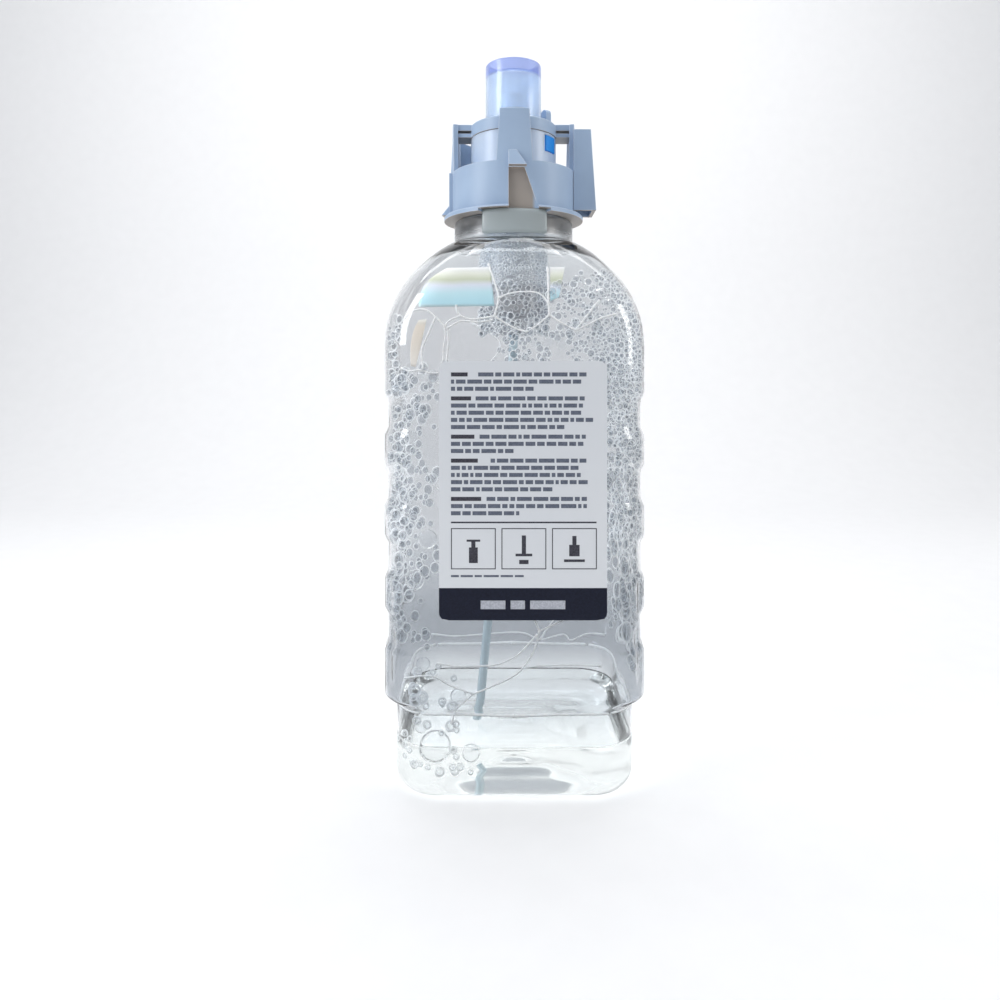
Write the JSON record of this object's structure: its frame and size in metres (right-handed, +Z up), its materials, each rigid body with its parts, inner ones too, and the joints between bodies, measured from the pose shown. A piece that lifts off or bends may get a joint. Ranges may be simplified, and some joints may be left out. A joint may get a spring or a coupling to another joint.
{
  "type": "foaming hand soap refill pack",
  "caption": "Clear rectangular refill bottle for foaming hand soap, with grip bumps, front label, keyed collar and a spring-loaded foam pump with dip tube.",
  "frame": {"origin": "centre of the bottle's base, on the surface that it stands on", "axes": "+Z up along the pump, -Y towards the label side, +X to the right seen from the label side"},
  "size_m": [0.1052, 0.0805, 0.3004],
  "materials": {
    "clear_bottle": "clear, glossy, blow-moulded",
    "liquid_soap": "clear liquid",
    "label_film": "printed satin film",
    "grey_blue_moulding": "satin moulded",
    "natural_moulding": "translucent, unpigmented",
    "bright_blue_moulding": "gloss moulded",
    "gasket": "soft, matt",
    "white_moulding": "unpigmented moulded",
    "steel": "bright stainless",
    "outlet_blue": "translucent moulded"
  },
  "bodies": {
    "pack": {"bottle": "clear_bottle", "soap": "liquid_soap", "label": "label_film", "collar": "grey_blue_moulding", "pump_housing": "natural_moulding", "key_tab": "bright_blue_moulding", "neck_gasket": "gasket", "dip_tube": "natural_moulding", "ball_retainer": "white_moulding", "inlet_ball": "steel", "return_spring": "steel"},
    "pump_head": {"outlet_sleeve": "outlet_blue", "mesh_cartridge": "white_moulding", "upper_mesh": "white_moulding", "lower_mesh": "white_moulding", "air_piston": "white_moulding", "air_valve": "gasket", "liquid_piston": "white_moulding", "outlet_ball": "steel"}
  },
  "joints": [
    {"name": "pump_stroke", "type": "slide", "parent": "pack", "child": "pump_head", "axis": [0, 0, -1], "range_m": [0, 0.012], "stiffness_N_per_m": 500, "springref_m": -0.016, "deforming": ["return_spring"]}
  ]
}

====================

- **Task requirements**
The lines to collect are those holding the string "from"; copy them all.

- **Response to this task**
Write the JSON record of this object's structure: its frame and size in metres (right-handed, +Z up), its materials, each rigid body with its parts, inner ones too, and the joints between bodies, measured from the pose shown. A piece that lifts off or bends may get a joint. Ranges may be simplified, and some joints may be left out. A joint may get a spring or a coupling to another joint.
  "frame": {"origin": "centre of the bottle's base, on the surface that it stands on", "axes": "+Z up along the pump, -Y towards the label side, +X to the right seen from the label side"},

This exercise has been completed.